--- Begin ---
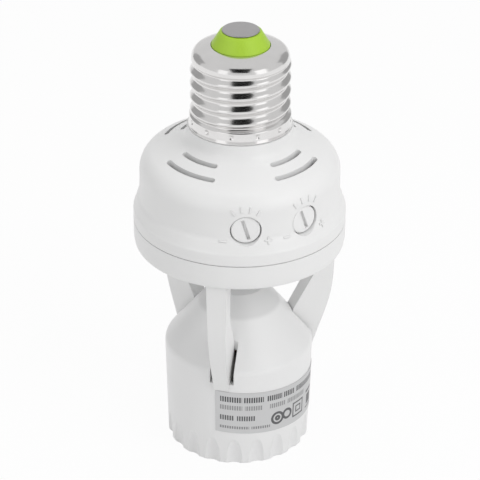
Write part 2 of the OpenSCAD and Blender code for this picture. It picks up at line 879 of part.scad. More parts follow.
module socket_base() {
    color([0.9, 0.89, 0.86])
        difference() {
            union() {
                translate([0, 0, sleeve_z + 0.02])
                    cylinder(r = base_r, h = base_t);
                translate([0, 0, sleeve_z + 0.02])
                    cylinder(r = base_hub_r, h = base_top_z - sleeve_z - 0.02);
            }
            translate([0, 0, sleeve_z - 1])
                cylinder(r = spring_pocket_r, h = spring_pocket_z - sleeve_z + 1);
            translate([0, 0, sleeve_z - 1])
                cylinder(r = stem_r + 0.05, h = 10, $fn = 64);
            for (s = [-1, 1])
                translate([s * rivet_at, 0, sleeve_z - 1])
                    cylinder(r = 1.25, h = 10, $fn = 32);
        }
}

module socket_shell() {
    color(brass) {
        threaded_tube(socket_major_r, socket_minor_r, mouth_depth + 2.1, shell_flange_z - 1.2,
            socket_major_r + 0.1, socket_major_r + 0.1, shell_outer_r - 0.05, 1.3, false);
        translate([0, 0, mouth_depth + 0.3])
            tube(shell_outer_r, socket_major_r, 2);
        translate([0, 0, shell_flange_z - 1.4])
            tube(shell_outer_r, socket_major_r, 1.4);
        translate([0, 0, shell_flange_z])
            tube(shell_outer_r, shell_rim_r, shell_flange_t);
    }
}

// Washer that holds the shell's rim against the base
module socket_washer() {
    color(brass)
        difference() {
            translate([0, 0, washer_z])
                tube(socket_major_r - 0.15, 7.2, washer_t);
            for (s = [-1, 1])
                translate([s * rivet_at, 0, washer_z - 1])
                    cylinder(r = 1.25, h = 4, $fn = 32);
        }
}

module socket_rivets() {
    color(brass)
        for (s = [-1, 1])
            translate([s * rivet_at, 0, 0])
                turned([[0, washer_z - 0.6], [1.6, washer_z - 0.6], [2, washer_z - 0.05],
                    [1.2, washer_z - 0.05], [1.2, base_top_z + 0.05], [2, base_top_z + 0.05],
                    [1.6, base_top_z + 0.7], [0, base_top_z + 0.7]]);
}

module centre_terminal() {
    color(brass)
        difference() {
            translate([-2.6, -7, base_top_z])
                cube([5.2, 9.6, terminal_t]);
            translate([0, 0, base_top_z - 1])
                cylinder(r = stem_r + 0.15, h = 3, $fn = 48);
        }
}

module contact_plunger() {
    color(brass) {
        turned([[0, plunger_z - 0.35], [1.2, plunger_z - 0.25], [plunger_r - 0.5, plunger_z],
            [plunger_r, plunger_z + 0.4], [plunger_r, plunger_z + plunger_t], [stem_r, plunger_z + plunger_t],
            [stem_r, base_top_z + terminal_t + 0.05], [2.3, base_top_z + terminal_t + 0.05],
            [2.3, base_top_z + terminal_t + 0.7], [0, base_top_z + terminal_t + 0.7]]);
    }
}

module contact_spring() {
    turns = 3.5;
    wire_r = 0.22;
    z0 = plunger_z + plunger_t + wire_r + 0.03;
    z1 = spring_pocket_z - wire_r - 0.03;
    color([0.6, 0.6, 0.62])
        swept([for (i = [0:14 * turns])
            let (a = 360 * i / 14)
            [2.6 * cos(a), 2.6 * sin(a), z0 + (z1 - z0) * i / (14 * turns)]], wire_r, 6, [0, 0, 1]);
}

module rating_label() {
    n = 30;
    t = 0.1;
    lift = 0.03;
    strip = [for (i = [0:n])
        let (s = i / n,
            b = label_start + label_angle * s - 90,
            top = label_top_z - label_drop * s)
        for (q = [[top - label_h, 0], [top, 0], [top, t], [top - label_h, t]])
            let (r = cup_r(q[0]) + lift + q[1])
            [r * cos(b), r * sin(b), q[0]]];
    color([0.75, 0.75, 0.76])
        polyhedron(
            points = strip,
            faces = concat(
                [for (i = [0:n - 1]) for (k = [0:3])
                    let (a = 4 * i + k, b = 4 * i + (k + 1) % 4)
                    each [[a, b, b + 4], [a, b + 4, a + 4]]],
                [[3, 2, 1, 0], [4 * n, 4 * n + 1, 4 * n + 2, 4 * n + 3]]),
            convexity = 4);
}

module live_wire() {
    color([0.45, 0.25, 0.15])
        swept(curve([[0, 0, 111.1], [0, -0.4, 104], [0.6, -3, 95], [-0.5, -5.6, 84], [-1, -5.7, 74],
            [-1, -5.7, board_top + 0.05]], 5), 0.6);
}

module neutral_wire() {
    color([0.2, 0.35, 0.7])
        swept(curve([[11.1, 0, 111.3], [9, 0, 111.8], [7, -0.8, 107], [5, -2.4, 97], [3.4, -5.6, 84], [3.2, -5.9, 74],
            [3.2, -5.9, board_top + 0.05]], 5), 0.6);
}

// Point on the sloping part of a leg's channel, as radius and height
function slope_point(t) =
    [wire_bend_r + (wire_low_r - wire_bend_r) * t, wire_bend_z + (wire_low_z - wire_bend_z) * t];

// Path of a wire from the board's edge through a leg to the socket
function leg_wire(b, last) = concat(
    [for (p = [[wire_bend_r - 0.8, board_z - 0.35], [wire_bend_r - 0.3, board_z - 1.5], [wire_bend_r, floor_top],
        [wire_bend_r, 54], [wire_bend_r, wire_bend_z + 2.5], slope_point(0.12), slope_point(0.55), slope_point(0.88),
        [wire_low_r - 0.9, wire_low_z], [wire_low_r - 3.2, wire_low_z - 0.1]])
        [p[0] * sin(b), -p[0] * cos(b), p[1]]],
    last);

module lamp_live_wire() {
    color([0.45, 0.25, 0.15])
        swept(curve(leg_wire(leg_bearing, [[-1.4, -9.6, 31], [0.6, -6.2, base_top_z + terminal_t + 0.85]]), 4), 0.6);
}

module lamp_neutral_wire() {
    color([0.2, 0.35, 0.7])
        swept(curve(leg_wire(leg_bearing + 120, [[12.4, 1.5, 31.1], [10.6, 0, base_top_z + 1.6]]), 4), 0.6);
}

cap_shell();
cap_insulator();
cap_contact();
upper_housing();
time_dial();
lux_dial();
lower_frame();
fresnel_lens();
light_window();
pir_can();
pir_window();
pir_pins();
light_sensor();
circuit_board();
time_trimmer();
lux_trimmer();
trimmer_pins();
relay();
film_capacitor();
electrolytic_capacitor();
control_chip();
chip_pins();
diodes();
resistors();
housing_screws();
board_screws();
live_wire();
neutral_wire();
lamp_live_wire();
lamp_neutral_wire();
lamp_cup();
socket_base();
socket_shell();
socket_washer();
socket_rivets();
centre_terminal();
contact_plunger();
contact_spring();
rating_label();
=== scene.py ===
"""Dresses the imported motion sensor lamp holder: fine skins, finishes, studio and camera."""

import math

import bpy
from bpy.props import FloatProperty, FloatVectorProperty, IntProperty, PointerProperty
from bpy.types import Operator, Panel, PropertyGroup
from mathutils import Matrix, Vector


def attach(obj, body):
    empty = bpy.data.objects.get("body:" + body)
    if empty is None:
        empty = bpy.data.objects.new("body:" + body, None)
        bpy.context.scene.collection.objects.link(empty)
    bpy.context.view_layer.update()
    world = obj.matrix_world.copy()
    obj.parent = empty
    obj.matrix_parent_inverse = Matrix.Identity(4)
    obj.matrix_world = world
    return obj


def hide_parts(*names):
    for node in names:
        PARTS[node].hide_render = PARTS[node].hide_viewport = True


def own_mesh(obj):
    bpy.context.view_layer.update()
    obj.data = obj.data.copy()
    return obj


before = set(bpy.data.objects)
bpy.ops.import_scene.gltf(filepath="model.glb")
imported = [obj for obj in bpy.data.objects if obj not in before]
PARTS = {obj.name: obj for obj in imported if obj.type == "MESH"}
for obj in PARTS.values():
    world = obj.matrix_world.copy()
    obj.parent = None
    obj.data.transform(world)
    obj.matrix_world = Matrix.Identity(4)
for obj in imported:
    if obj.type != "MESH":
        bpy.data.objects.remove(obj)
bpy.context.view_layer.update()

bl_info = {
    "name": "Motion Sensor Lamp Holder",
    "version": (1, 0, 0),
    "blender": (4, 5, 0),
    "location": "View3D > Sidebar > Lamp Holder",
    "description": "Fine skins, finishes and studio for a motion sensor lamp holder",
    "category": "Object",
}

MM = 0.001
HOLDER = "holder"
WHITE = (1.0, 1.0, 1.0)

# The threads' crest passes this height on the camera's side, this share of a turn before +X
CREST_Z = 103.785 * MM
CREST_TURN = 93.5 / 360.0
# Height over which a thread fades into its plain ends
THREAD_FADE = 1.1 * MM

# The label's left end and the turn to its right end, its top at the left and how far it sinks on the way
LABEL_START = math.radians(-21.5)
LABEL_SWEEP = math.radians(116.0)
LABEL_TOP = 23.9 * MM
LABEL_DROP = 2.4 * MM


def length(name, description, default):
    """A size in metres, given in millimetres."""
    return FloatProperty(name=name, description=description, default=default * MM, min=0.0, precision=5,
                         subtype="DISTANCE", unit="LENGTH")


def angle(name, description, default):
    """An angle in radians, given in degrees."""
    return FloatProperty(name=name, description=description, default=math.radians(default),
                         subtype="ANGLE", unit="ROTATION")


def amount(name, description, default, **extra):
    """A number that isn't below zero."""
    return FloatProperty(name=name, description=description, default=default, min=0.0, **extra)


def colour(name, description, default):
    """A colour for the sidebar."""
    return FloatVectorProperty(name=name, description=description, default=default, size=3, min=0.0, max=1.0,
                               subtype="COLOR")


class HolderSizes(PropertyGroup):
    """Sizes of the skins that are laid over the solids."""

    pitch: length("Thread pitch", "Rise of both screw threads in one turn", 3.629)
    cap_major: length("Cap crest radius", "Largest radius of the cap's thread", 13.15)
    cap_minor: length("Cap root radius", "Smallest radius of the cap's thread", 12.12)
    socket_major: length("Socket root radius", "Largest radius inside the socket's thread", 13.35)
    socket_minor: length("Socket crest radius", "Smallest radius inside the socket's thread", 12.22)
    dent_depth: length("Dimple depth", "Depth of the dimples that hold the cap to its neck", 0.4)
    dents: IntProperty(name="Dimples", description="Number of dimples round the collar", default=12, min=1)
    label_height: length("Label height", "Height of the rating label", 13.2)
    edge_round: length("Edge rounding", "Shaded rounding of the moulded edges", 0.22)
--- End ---
(YOUR INSTRUCTIONS):
In the listing above, locate the line containing "cap_shell();" and the line containing "obj.data = obj.data.copy()", then transcribe both and every line between them verbatim.

(EXERCISE RESULT):
cap_shell();
cap_insulator();
cap_contact();
upper_housing();
time_dial();
lux_dial();
lower_frame();
fresnel_lens();
light_window();
pir_can();
pir_window();
pir_pins();
light_sensor();
circuit_board();
time_trimmer();
lux_trimmer();
trimmer_pins();
relay();
film_capacitor();
electrolytic_capacitor();
control_chip();
chip_pins();
diodes();
resistors();
housing_screws();
board_screws();
live_wire();
neutral_wire();
lamp_live_wire();
lamp_neutral_wire();
lamp_cup();
socket_base();
socket_shell();
socket_washer();
socket_rivets();
centre_terminal();
contact_plunger();
contact_spring();
rating_label();
=== scene.py ===
"""Dresses the imported motion sensor lamp holder: fine skins, finishes, studio and camera."""

import math

import bpy
from bpy.props import FloatProperty, FloatVectorProperty, IntProperty, PointerProperty
from bpy.types import Operator, Panel, PropertyGroup
from mathutils import Matrix, Vector


def attach(obj, body):
    empty = bpy.data.objects.get("body:" + body)
    if empty is None:
        empty = bpy.data.objects.new("body:" + body, None)
        bpy.context.scene.collection.objects.link(empty)
    bpy.context.view_layer.update()
    world = obj.matrix_world.copy()
    obj.parent = empty
    obj.matrix_parent_inverse = Matrix.Identity(4)
    obj.matrix_world = world
    return obj


def hide_parts(*names):
    for node in names:
        PARTS[node].hide_render = PARTS[node].hide_viewport = True


def own_mesh(obj):
    bpy.context.view_layer.update()
    obj.data = obj.data.copy()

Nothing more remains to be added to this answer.